STATED PROBLEM: Transcribe only part of the material below: the lines from the one containing "obj.parent = None" through the one containing "SIDE_SWELL = 3.0", inclusive, exactly as written.

DATA EXTRACT:

====

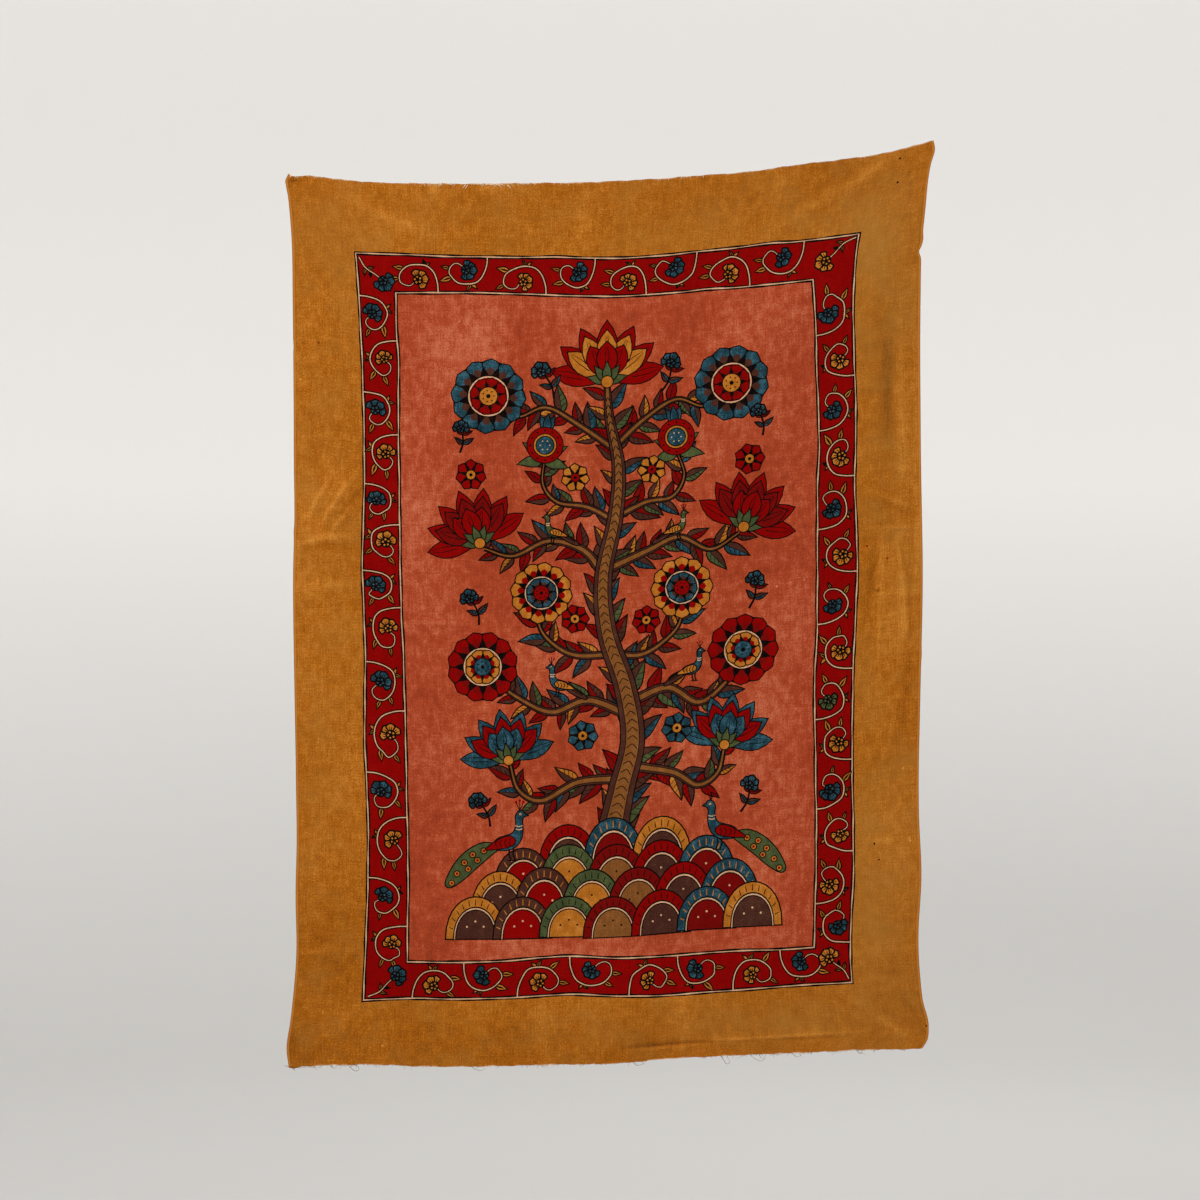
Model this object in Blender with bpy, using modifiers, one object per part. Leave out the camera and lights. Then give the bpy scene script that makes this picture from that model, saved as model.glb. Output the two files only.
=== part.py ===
"""A painted cotton panel, hung upright and held by its four corners.

The panel is one loom width of cotton, dyed and drawn on with a pen, with no lining, hem or rod. It is
modelled as it hangs: its corners are pulled out, its edges bow in between them, and the slack makes
shallow folds.

X runs across the panel, +Z is up, and the painted face looks along -Y. All of the cloth lies on the
front of the plane Y = 0, which it touches at its corners. The origin is on that plane, behind the
middle of the top edge.
"""

import math
from collections import namedtuple

import bpy
import numpy as np

MM = 0.001

# Driving sizes, in metres. Both long edges are selvedges, so the width is the loom's.
CLOTH_WIDTH = 1.130
CLOTH_HEIGHT = 1.600
CLOTH_THICKNESS = 0.001

# The grid of the sheet: its cells across and down, and how much closer its lines stand at the edges,
# as a share of the even spacing, because the corners turn tightly there.
CELLS_ACROSS = 40
CELLS_DOWN = 56
CLOSER_ACROSS = 0.30
CLOSER_DOWN = 0.45

# Each corner lies flat on the plane over this far from its tip, and lifts over the next stretch.
CORNER_FLAT_MM = 62
CORNER_LIFT_MM = 190

# How far the slack cloth stands off the plane halfway along each edge.
TOP_SWELL_MM = 3.5
BOTTOM_SWELL_MM = 6.5
SIDE_SWELL_MM = 3.0

# The hung outline, in millimetres from the origin. Columns: across_mm, height_mm
TOP_EDGE = [
    (-583, 10),
    (-530, 10),
    (-485, 4),
    (-440, 0),
    (-305, -4),
    (-125, -3),
    (0, 0),
    (145, 9),
    (235, 16),
    (325, 27),
    (415, 39),
    (505, 55),
    (582, 73),
]
BOTTOM_EDGE = [
    (-578, -1595),
    (-530, -1591),
    (-485, -1589),
    (-305, -1592),
    (-125, -1589),
    (0, -1586),
    (145, -1575),
    (325, -1567),
    (505, -1561),
    (562, -1560),
]
# Columns: height_mm, across_mm
LEFT_EDGE = [
    (10, -583),
    (-8, -583),
    (-24, -580),
    (-51, -577),
    (-105, -573),
    (-213, -571),
    (-429, -569),
    (-753, -570),
    (-1077, -565),
    (-1401, -564),
    (-1455, -569),
    (-1509, -575),
    (-1563, -582),
    (-1595, -578),
]
RIGHT_EDGE = [
    (73, 582),
    (57, 584),
    (30, 577),
    (3, 572),
    (-51, 565),
    (-105, 561),
    (-213, 558),
    (-483, 558),
    (-726, 562),
    (-933, 558),
    (-1095, 555),
    (-1428, 558),
    (-1473, 563),
    (-1520, 574),
    (-1545, 571),
    (-1560, 562),
]

# The main folds, each a soft ridge. Its middle is measured on the flat cloth from the upper left
# corner, and it points along heading, turned clockwise from straight right. A ridge has the height
# rise at its crest and falls to about a third of it at width to either side.
Fold = namedtuple("Fold", "name across_mm down_mm heading_deg length_mm width_mm rise_mm")
FOLDS = [
    Fold("pull from the upper left corner", 235, 265, 50, 560, 46, 4.5),
    Fold("pull from the upper right corner", 905, 250, 132, 600, 52, 5.5),
    Fold("second pull, upper right", 1010, 400, 106, 560, 32, 3.5),
    Fold("pull from the lower left corner", 190, 1410, -52, 440, 42, 4.0),
    Fold("pull from the lower right corner", 965, 1430, -128, 420, 44, 4.5),
    Fold("left billow", 430, 800, 87, 980, 105, 5.0),
    Fold("right billow", 745, 770, 94, 1040, 115, 5.5),
    Fold("slack by the left edge", 75, 600, 88, 620, 44, 4.0),
    Fold("crumple by the left edge", 70, 610, 118, 190, 24, 3.0),
    Fold("fold by the right edge", 1078, 690, 90, 720, 24, 4.5),
    Fold("inner fold by the right edge", 1022, 760, 93, 520, 26, 2.5),
    Fold("top edge, left wave", 340, 95, 88, 300, 44, 2.5),
    Fold("top edge, right wave", 700, 110, 94, 320, 50, 3.0),
    Fold("bottom edge, left wave", 330, 1500, 86, 400, 50, 4.0),
    Fold("bottom edge, middle wave", 585, 1480, 91, 460, 54, 4.5),
    Fold("bottom edge, right wave", 835, 1500, 95, 380, 46, 4.0),
]

OCHRE = (0.392, 0.133, 0.012, 1.0)
COTTON_ROUGHNESS = 0.9


def smooth_through(rows, at):
    """A smooth curve through the rows (station, value): between two rows it is the cubic that
    keeps the slope of the neighbouring rows at both ends."""
    station, value = np.array(sorted(rows), float).T
    slope = np.gradient(value, station)
    i = np.clip(np.searchsorted(station, at) - 1, 0, len(station) - 2)
    gap = station[i + 1] - station[i]
    f = (at - station[i]) / gap
    return (
        value[i] * (1 + 2 * f) * (1 - f) ** 2
        + slope[i] * gap * f * (1 - f) ** 2
        + value[i + 1] * f * f * (3 - 2 * f)
        + slope[i + 1] * gap * f * f * (f - 1)
    )


def between(start, end, share):
    return start + share * (end - start)


def ease(share):
    """From 0 to 1, level at both ends."""
    share = np.clip(share, 0, 1)
    return share * share * (3 - 2 * share)


def hang(s, t):
    """Where a point of the cloth hangs, as across and height in millimetres. s runs from 0 at the
    left edge to 1 at the right, and t from 0 at the top edge to 1 at the bottom. The surface is
    ruled from side to side and from top to bottom, less the plain one through the corners."""
    top_x = between(TOP_EDGE[0][0], TOP_EDGE[-1][0], s)
    bottom_x = between(BOTTOM_EDGE[0][0], BOTTOM_EDGE[-1][0], s)
    left_z = between(LEFT_EDGE[0][0], LEFT_EDGE[-1][0], t)
    right_z = between(RIGHT_EDGE[0][0], RIGHT_EDGE[-1][0], t)
    top_z = smooth_through(TOP_EDGE, top_x)
    bottom_z = smooth_through(BOTTOM_EDGE, bottom_x)
    left_x = smooth_through(LEFT_EDGE, left_z)
    right_x = smooth_through(RIGHT_EDGE, right_z)
    plain_x = between(top_x, bottom_x, t)
    plain_z = between(left_z, right_z, s)
    x = between(left_x, right_x, s) + plain_x - between(
        between(TOP_EDGE[0][0], BOTTOM_EDGE[0][0], t), between(TOP_EDGE[-1][0], BOTTOM_EDGE[-1][0], t), s
    )
    z = between(top_z, bottom_z, t) + plain_z - between(
        between(TOP_EDGE[0][1], TOP_EDGE[-1][1], s), between(BOTTOM_EDGE[0][1], BOTTOM_EDGE[-1][1], s), t
    )
    return x, z


def held_at_corners(across, down):
    """0 where a corner lies flat on the plane, and 1 away from all four corners."""
    free = 1.0
    for corner_x in (0, CLOTH_WIDTH / MM):
        for corner_y in (0, CLOTH_HEIGHT / MM):
            from_tip = np.hypot(across - corner_x, down - corner_y)
            free = free * ease((from_tip - CORNER_FLAT_MM) / CORNER_LIFT_MM)
    return free


def ridge(fold, across, down):
    """The height of one fold: a bell across it, and a flatter bell along it."""
    heading = math.radians(fold.heading_deg)
    x = across - fold.across_mm
    y = down - fold.down_mm
    along = x * math.cos(heading) + y * math.sin(heading)
    aside = y * math.cos(heading) - x * math.sin(heading)
    return (
        fold.rise_mm
        * np.exp(-((aside / fold.width_mm) ** 2))
        * np.exp(-((2 * along / fold.length_mm) ** 4))
    )


def stand_off(s, t):
    """How far the back of the cloth stands off the plane, in millimetres."""
    across = s * CLOTH_WIDTH / MM
    down = t * CLOTH_HEIGHT / MM
    swell = between(TOP_SWELL_MM, BOTTOM_SWELL_MM, t) * np.sin(np.pi * s) ** 0.7
    swell = swell + SIDE_SWELL_MM * np.sin(np.pi * t) ** 0.7
    folds = sum(ridge(fold, across, down) for fold in FOLDS)
    return held_at_corners(across, down) * (swell + folds)


def closer_at_ends(share, closer):
    """Moves the evenly spaced lines of the grid towards both ends."""
    return share - closer * np.sin(2 * np.pi * share) / (2 * np.pi)


def dyed_cotton():
    material = bpy.data.materials.new("dyed_cotton")
    material.use_nodes = True
    shader = material.node_tree.nodes["Principled BSDF"]
    shader.inputs["Base Color"].default_value = OCHRE
    shader.inputs["Roughness"].default_value = COTTON_ROUGHNESS
    shader.inputs["Metallic"].default_value = 0.0
    return material


def make_cloth(collection):
    """The sheet: a flat grid whose points are moved to where the back of the cloth hangs, and then
    thickened on its painted side."""
    bpy.ops.mesh.primitive_grid_add(x_subdivisions=CELLS_ACROSS, y_subdivisions=CELLS_DOWN, size=1)
    cloth = bpy.context.active_object
    cloth.name = "cloth"
    mesh = cloth.data

    flat = np.empty(3 * len(mesh.vertices))
    mesh.vertices.foreach_get("co", flat)
    flat = flat.reshape(-1, 3)
    s = np.clip(closer_at_ends(flat[:, 0] + 0.5, CLOSER_ACROSS), 0, 1)
    t = np.clip(closer_at_ends(0.5 - flat[:, 1], CLOSER_DOWN), 0, 1)
    x, z = hang(s, t)
    hung = np.stack([x, -stand_off(s, t), z], axis=1) * MM
    mesh.vertices.foreach_set("co", hung.ravel())
    mesh.update()
    mesh.shade_smooth()

    thicken = cloth.modifiers.new("thickness", "SOLIDIFY")
    thicken.thickness = CLOTH_THICKNESS
    thicken.offset = 1.0
    cloth.data.materials.append(dyed_cotton())
    for other in list(cloth.users_collection):
        other.objects.unlink(cloth)
    collection.objects.link(cloth)
    return cloth


def main():
    for old in list(bpy.data.objects):
        bpy.data.objects.remove(old)
    panel = bpy.data.collections.new("kalamkari panel")
    bpy.context.scene.collection.children.link(panel)
    make_cloth(panel)


main()
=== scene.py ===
# %% [markdown]
# A painted and dyed cotton panel, as a lesson in cells. The real thing is one loom width of plain-woven
# cotton. Its maker boiled it in milk and myrobalan, drew on it with a bamboo pen and iron ink, brushed
# on madder, pomegranate rind and indigo, and washed it between the dyes. It hangs by its four corners.
#
# There are three hard parts. The drawing has hundreds of sharp outlines, and no picture file is used,
# so each dyed field is a region of the mesh. The sheet has the soft folds of cloth that is pulled at its
# corners. The dyes are uneven, as hand-brushed dye on hand-washed cloth is.
#
# The panel's solid is loaded first. It is the fixed frame that every piece here is measured against.

# %% The frame
import math
from collections import namedtuple

import bpy
import numpy as np
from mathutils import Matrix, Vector
from mathutils.geometry import delaunay_2d_cdt


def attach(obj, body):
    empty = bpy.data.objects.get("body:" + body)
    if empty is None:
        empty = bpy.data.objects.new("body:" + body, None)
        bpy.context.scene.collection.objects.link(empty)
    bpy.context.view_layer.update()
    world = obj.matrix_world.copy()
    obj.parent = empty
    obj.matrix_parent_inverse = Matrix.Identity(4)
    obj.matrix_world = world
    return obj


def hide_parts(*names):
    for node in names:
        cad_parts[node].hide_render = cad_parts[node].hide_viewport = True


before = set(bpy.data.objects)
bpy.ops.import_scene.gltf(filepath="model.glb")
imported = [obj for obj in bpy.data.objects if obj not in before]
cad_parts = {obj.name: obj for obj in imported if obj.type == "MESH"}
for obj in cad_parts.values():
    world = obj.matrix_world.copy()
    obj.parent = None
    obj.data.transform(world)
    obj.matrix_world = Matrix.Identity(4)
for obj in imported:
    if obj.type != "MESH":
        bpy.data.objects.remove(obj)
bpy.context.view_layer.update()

# %% [markdown]
# Every size below is in millimetres on the flat cloth: across from its left edge, and down from its top
# edge. A painter works on the flat cloth too, so the drawing is laid out there, and the finished mesh is
# hung afterwards. The hanging uses the same edge tables and folds as the solid.

# %% The cloth's real sizes, and how it hangs
MM = 0.001
CLOTH_WIDTH = 1130.0
CLOTH_HEIGHT = 1600.0
THREAD_THICKNESS = 0.6

CORNER_FLAT = 62.0
CORNER_LIFT = 190.0
TOP_SWELL = 3.5
BOTTOM_SWELL = 6.5
SIDE_SWELL = 3.0

# Columns: across, height
TOP_EDGE = [(-583, 10), (-530, 10), (-485, 4), (-440, 0), (-305, -4), (-125, -3), (0, 0), (145, 9),
            (235, 16), (325, 27), (415, 39), (505, 55), (582, 73)]
BOTTOM_EDGE = [(-578, -1595), (-530, -1591), (-485, -1589), (-305, -1592), (-125, -1589), (0, -1586),
               (145, -1575), (325, -1567), (505, -1561), (562, -1560)]
# Columns: height, across
LEFT_EDGE = [(10, -583), (-8, -583), (-24, -580), (-51, -577), (-105, -573), (-213, -571), (-429, -569),
             (-753, -570), (-1077, -565), (-1401, -564), (-1455, -569), (-1509, -575), (-1563, -582),
             (-1595, -578)]
RIGHT_EDGE = [(73, 582), (57, 584), (30, 577), (3, 572), (-51, 565), (-105, 561), (-213, 558),
              (-483, 558), (-726, 562), (-933, 558), (-1095, 555), (-1428, 558), (-1473, 563),
              (-1520, 574), (-1545, 571), (-1560, 562)]

# Each fold or crease is a soft ridge, or a trough where its rise is negative. Heading is turned
# clockwise from straight right.
Fold = namedtuple("Fold", "across down heading_deg length width rise")
FOLDS = [
    Fold(235, 265, 50, 560, 46, 4.5),
    Fold(905, 250, 132, 600, 52, 5.5),
    Fold(1010, 400, 106, 560, 32, 3.5),
    Fold(190, 1410, -52, 440, 42, 4.0),
    Fold(965, 1430, -128, 420, 44, 4.5),
    Fold(430, 800, 87, 980, 105, 5.0),
    Fold(745, 770, 94, 1040, 115, 5.5),
    Fold(75, 600, 88, 620, 44, 4.0),
    Fold(70, 610, 118, 190, 24, 3.0),
    Fold(1078, 690, 90, 720, 24, 4.5),
    Fold(1022, 760, 93, 520, 26, 2.5),
    Fold(340, 95, 88, 300, 44, 2.5),
    Fold(700, 110, 94, 320, 50, 3.0),
    Fold(330, 1500, 86, 400, 50, 4.0),
    Fold(585, 1480, 91, 460, 54, 4.5),
    Fold(835, 1500, 95, 380, 46, 4.0),
]


# %% [markdown]
# Hanging moves a point of the flat cloth to its real place, in two parts. The edge tables say where
# the point is seen from the front, and the folds say how far it stands off the plane behind. Both are
# smooth, so the cloth has no kinks.

# %% The solid's outline, folds and hanging
def smooth_through(rows, at):
    """A smooth curve through the rows (station, value): between two rows it is the cubic that keeps
    the slope of the neighbouring rows at both ends."""
    station, value = np.array(sorted(rows), float).T
    slope = np.gradient(value, station)
    i = np.clip(np.searchsorted(station, at) - 1, 0, len(station) - 2)
    gap = station[i + 1] - station[i]
    f = (at - station[i]) / gap
    return (
        value[i] * (1 + 2 * f) * (1 - f) ** 2
        + slope[i] * gap * f * (1 - f) ** 2
        + value[i + 1] * f * f * (3 - 2 * f)
        + slope[i + 1] * gap * f * f * (f - 1)
    )


def between(start, end, share):
    return start + share * (end - start)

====

RESULT BELOW:
    obj.parent = None
    obj.data.transform(world)
    obj.matrix_world = Matrix.Identity(4)
for obj in imported:
    if obj.type != "MESH":
        bpy.data.objects.remove(obj)
bpy.context.view_layer.update()

# %% [markdown]
# Every size below is in millimetres on the flat cloth: across from its left edge, and down from its top
# edge. A painter works on the flat cloth too, so the drawing is laid out there, and the finished mesh is
# hung afterwards. The hanging uses the same edge tables and folds as the solid.

# %% The cloth's real sizes, and how it hangs
MM = 0.001
CLOTH_WIDTH = 1130.0
CLOTH_HEIGHT = 1600.0
THREAD_THICKNESS = 0.6

CORNER_FLAT = 62.0
CORNER_LIFT = 190.0
TOP_SWELL = 3.5
BOTTOM_SWELL = 6.5
SIDE_SWELL = 3.0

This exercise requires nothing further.